From The Guardian:
When John Updike died in January, Ian McEwan lamented his passing in these pages as the “end of the golden age of the American novel”. In an article for the Times, headed “Who will fly the flag for the great American novel now?”, Stephen Amidon asked whether Updike would have any successors who “possess the ability to engage with the culture at large, to create works that become part of the fabric of their era”. Amidon could only think of only one woman, Jhumpa Lahiri, to include in his list of six contenders. Most of Updike's eulogists excluded women completely.

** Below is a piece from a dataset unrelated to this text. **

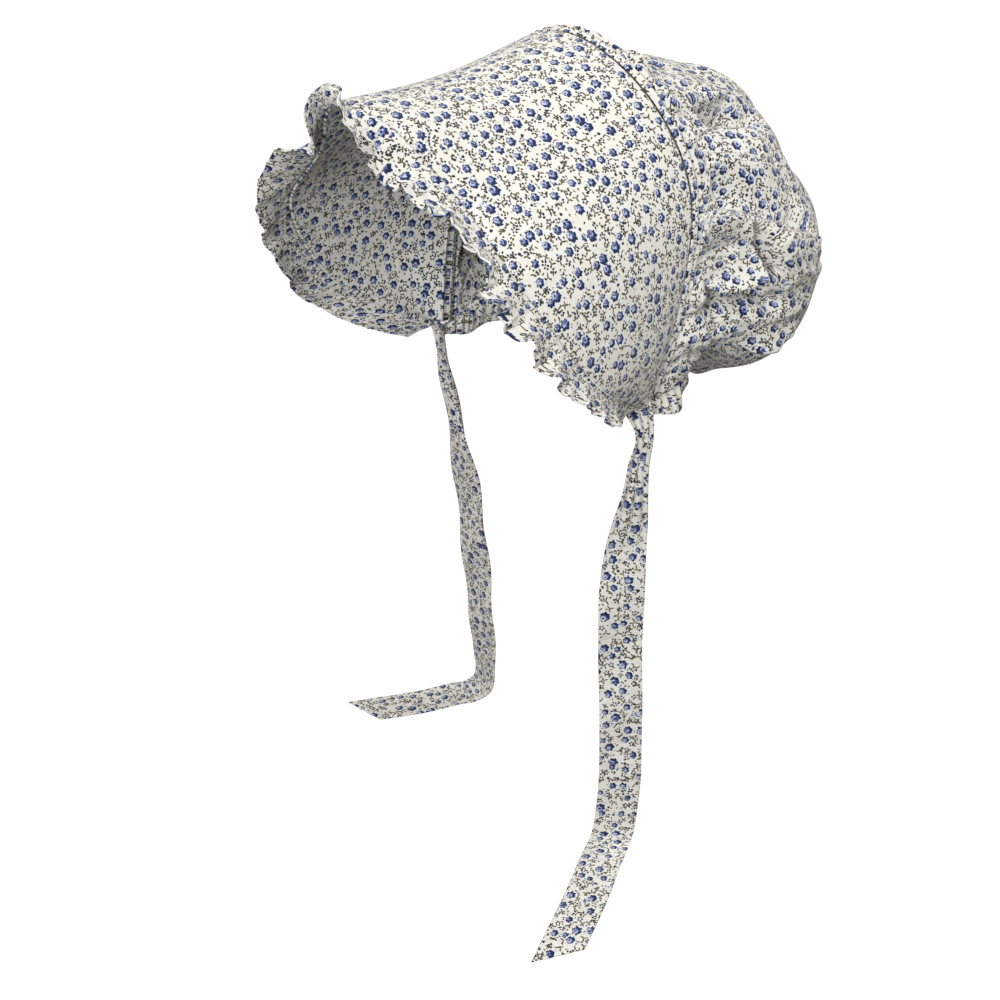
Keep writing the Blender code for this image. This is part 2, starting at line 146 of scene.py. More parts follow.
def make_print():
    """Node group that turns a place on the flat cloth, in millimetres, into the printed colour."""
    tree = bpy.data.node_groups.new("calico_print", "ShaderNodeTree")
    tree.interface.new_socket("Place", in_out="INPUT", socket_type="NodeSocketVector")
    tree.interface.new_socket("Colour", in_out="OUTPUT", socket_type="NodeSocketColor")
    start = add(tree, "NodeGroupInput")
    ragged = add(tree, "ShaderNodeTexNoise", noise_dimensions="2D")
    tree.links.new(start.outputs[0], ragged.inputs["Vector"])
    ragged.inputs["Scale"].default_value = 0.75
    ragged.inputs["Detail"].default_value = 2.0
    wobble = add(tree, VECTOR, ragged.outputs["Color"], (0.5, 0.5, 0.5), operation="SUBTRACT")
    slight = add(tree, VECTOR, wobble, (SMALL_WOBBLE, SMALL_WOBBLE, 0.0), operation="MULTIPLY")
    small_place = add(tree, VECTOR, start, slight, operation="ADD")
    strong = add(tree, VECTOR, wobble, (ROSE_WOBBLE, ROSE_WOBBLE, 0.0), operation="MULTIPLY")
    rose_place = add(tree, VECTOR, start, strong, operation="ADD")

    patches = add(tree, "ShaderNodeTexNoise", noise_dimensions="2D")
    tree.links.new(start.outputs[0], patches.inputs["Vector"])
    patches.inputs["Scale"].default_value = 0.16
    warm = add(tree, "ShaderNodeMapRange", patches, 0.40, 0.60, 0.0, 1.0)
    ground = add(tree, MIX, data_type="RGBA")
    tree.links.new(warm.outputs[0], ground.inputs["Factor"])
    ground.inputs["A"].default_value = linear(GROUND_COOL)
    ground.inputs["B"].default_value = linear(GROUND_WARM)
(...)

I'm disappointed but not surprised. “Writers can write about anything they want, any sex they want, any place they want,” Annie Proulx has declared. But being free to write doesn't mean that American women are equal in a literary marketplace still dominated by male precedents, male literary juries and male standards of greatness. As Joyce Carol Oates has ruefully noted, “the woman who writes is a writer by her own definition, but a woman writer by others' definitions”. She cannot transcend readers' assumptions about her gender “unless she writes under a male pseudonym and keeps her identity secret”. Yet unlike their 19th-century British and European female precursors, American women novelists have very rarely used male pseudonyms, believing that democratic principles would win them respect. If Uncle Tom's Cabin had been signed by “Harry Beecher Stowe”, women's standing in American literary history might look very different.